Rusal operates three mining projects in Guinea. Its Dian-Dian mines have historically supplied bauxite to Aughinish, and its Friguia project includes a bauxite mine and an alumina refinery. Ore produced by its Kindia operation is typically sent to the Nikolaev refinery near the Ukrainian port city of Mykolaiv.

The Nikolaev plant has annual capacity to refine bauxite ore into 1.7-million tonnes of alumina, about a fifth of Rusal’s output of the material used to make aluminium.

Mykolaiv, however, has been targeted by Russian shelling during the conflict in Ukraine and Rusal this month halted operations at the refinery.

A Reuters analysis of Refinitiv shipping data on Tuesday shows that of the six vessels at sea and originally transporting Guinean ore to the Nikolaev facility, four were rerouting to Aughinish.

The two other vessels are in the western Mediterranean Sea awaiting orders, the data shows.

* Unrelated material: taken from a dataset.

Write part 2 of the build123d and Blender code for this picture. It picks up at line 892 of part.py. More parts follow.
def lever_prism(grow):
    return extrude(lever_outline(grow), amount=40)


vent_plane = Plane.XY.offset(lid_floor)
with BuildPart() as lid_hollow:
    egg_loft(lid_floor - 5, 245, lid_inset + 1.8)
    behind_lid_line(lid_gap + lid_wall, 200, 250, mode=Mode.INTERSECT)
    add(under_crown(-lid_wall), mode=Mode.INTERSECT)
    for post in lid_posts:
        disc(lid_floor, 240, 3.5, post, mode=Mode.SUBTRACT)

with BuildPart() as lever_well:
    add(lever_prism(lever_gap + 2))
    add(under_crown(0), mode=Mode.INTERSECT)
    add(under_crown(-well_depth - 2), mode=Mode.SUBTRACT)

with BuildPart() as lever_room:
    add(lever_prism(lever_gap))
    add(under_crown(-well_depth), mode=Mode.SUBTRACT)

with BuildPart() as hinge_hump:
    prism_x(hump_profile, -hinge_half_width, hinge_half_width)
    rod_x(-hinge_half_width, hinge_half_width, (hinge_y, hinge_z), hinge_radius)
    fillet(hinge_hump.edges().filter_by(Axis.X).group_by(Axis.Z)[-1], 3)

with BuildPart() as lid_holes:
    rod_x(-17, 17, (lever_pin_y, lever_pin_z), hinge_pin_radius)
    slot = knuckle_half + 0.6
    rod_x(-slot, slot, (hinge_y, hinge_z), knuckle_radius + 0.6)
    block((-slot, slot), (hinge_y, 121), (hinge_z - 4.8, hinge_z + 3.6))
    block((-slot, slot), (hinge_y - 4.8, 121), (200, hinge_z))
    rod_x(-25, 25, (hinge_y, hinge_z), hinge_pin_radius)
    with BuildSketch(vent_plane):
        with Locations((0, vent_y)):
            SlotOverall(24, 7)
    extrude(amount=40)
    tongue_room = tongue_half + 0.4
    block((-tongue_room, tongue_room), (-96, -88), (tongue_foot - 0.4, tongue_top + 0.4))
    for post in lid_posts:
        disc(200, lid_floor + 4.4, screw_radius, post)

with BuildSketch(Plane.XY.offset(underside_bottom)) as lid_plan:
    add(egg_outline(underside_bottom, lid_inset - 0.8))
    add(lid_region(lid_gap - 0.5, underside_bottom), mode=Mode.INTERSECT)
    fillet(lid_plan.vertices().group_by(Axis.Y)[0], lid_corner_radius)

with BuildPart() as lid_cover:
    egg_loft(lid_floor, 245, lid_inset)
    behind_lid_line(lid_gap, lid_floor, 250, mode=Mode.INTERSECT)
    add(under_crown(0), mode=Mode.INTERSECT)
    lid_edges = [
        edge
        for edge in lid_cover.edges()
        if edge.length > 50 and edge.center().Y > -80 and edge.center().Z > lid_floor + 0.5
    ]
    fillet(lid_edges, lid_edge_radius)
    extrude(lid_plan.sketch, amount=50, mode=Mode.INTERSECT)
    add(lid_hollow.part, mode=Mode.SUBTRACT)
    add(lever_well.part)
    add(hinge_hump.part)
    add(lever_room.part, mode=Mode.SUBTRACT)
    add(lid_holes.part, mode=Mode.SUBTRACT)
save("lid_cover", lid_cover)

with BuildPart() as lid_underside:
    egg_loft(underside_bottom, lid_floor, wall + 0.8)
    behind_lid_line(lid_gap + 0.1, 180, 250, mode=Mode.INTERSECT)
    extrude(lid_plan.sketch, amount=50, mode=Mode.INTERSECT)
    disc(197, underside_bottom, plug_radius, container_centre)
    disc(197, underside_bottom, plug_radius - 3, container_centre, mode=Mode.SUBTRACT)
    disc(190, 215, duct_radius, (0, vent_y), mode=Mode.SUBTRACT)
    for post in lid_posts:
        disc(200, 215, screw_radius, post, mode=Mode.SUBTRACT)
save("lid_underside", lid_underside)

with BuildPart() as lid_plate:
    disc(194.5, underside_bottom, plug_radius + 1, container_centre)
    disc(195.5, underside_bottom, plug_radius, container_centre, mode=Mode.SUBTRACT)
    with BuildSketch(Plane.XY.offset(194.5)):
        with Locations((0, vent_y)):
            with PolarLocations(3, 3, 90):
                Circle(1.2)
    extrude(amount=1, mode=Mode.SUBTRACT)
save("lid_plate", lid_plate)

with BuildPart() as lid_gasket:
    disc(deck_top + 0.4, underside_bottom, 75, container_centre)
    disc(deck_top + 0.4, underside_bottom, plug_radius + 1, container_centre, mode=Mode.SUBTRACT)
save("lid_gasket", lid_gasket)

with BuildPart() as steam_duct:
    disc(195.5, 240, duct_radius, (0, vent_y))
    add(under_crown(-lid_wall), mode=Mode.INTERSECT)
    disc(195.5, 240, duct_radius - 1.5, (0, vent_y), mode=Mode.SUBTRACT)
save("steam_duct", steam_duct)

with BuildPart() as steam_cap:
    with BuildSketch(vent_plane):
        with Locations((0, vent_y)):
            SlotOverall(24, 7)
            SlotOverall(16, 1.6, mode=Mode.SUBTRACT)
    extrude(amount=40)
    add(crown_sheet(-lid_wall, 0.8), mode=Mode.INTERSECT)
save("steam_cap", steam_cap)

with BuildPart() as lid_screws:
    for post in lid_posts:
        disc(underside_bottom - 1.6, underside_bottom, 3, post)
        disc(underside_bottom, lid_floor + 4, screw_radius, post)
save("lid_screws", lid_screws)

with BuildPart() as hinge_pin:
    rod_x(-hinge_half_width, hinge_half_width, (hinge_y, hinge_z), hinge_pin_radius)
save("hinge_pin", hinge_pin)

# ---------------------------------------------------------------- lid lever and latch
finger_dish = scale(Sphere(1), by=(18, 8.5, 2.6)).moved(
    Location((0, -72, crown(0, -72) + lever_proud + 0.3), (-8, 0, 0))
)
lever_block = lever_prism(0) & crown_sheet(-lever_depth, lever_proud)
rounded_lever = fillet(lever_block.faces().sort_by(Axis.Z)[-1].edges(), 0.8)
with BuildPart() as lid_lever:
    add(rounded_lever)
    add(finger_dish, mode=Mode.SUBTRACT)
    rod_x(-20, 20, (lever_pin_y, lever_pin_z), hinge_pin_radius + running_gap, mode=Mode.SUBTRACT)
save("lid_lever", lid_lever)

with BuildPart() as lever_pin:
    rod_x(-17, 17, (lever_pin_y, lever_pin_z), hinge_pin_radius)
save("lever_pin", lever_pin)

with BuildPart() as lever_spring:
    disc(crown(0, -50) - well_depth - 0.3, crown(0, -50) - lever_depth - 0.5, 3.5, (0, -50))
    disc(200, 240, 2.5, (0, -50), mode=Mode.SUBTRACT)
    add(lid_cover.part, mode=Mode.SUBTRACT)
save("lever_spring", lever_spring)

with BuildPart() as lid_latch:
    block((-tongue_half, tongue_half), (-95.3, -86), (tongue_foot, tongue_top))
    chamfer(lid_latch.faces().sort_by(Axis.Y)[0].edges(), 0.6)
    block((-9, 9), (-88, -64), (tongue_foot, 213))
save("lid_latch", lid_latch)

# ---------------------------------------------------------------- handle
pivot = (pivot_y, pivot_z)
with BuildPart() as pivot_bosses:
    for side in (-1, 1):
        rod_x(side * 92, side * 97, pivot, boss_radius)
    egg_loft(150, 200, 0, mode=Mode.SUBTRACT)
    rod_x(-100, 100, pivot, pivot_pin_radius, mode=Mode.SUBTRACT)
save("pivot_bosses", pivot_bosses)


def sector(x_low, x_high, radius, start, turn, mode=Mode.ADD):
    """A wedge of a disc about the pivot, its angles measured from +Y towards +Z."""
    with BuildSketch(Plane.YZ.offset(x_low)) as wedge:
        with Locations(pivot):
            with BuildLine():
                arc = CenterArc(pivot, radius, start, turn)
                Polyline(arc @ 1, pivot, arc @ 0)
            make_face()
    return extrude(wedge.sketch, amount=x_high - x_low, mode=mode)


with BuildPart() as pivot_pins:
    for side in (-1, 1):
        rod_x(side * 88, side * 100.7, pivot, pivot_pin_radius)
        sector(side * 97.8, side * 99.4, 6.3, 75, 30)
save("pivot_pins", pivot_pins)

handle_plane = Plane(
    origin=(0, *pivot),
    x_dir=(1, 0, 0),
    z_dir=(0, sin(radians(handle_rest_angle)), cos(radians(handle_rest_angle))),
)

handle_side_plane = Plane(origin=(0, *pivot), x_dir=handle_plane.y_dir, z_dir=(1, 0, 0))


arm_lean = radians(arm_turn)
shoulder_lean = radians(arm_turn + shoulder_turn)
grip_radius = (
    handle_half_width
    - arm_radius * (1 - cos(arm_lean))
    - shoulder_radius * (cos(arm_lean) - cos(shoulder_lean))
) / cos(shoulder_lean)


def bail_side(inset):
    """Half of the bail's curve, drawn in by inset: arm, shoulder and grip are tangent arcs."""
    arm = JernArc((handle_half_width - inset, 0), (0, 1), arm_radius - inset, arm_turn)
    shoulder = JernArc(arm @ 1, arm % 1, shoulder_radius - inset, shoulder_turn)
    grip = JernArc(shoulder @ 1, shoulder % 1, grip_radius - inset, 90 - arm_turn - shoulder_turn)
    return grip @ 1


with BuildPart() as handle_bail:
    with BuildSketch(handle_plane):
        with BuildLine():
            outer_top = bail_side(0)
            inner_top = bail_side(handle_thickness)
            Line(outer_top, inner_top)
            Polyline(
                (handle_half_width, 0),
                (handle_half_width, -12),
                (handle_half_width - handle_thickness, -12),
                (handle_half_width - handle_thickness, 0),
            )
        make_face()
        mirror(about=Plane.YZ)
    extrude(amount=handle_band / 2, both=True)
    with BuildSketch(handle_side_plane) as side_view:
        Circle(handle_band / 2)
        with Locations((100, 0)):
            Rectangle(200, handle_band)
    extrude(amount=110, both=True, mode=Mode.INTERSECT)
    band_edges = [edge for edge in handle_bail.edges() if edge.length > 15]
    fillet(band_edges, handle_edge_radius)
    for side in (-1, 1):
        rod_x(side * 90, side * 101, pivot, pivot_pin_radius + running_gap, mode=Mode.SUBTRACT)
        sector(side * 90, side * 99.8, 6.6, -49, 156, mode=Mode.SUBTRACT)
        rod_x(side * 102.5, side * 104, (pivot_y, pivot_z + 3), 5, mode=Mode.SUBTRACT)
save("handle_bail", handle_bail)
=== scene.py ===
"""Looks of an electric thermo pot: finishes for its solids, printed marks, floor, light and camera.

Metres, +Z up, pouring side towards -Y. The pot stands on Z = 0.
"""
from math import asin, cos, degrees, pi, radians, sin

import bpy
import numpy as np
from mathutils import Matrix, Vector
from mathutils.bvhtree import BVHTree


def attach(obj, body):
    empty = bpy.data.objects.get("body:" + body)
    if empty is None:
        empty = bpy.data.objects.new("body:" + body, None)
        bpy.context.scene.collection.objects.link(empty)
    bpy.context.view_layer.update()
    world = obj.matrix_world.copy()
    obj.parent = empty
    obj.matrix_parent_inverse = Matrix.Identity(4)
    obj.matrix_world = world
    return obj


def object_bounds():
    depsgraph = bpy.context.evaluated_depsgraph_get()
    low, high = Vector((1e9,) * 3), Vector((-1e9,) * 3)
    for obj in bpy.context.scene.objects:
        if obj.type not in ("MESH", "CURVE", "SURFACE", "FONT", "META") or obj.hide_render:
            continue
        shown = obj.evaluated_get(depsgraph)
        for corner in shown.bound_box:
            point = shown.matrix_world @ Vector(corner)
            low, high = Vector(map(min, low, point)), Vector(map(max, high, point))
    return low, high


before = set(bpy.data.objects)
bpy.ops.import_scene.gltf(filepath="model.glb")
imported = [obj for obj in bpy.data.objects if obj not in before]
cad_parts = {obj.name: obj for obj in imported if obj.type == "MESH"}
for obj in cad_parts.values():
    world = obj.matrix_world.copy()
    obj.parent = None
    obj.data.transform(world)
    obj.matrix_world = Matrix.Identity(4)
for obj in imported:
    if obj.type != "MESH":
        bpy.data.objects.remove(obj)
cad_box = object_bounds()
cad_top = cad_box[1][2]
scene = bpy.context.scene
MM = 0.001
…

Rusal and its parent company En+ Group, both founded by Deripaska, have said the sanctions against him have no impact on them or their subsidaries.

EU countries, however, are considering a ban on Russian ships entering the bloc’s ports, which would further hamper Russia’s commercial shipments.

None of the charter vessels transporting Rusal’s ore from Guinea are owned by the aluminium producer or other Russian companies or are registered in Russia.

Britain, though, has already decided to deny entry to British ports to all ships that are Russian owned, operated, controlled, chartered, registered or flagged.

Since July 2020 Rio Tinto has supplied 19 bauxite shipments to Aughinish, amounting to roughly 20% of the refinery’s total ore supply, according to bauxite industry specialist Bob Adam.

Rusal said it plans to increase its supply of bauxite to Aughinish, replacing shipments from Brazil. Bauxite exports to the Nikolaev refinery will resume as soon as the situation in the region normalises, the Rusal spokesperson said.

Guinea’s ministry of mines did not reply to a request for comment.